Since a crying baby is trying to communicate his needs to you, perhaps your goal should not be to stop the crying, but to meet your baby's needs. Sometimes that need is a shoulder to cry on. Be there for your baby!! Maybe some of my hints for Calming a Fussy Baby will help you!
Unanswered Cries Can Lead to Hopelessness
In Suzanne Arms' book Immaculate Deception II, she explains how in the 1970s Dr. T. Berry Brazelton studied newborns to see whether they could feel hopeless or depressed. In the following quote from page 186, Arms tells of a study that Dr.
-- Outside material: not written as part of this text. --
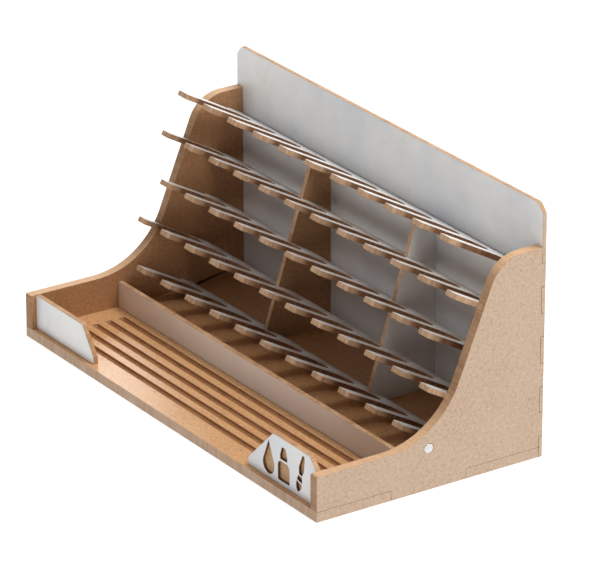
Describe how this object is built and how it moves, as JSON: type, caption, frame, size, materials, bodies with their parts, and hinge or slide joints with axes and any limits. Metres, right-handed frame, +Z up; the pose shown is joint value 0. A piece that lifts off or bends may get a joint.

Brazelton did in which he videotaped babies crying in order to get the attention of their moms, and, eventually, when this failed, their descent into hopelessness:
In a heartrending series of videotaped sessions, each baby can be seen crying to elicit a response from its mother and, failing to do so, working even harder. After a number a minutes of making all kinds of faces and trying to make eye contact, each baby finally reaches its level of tolerance and begins to look away from the mother, finding it too difficult to continue making an effort with no response. The baby eventually turns it sic face away from its mother's face. Then it turns toward the mother again and tries to rouse a response. Each time it turns away for longer and longer periods. Finally, each baby slumps down, drops its head, and shows all the signs hopelessness.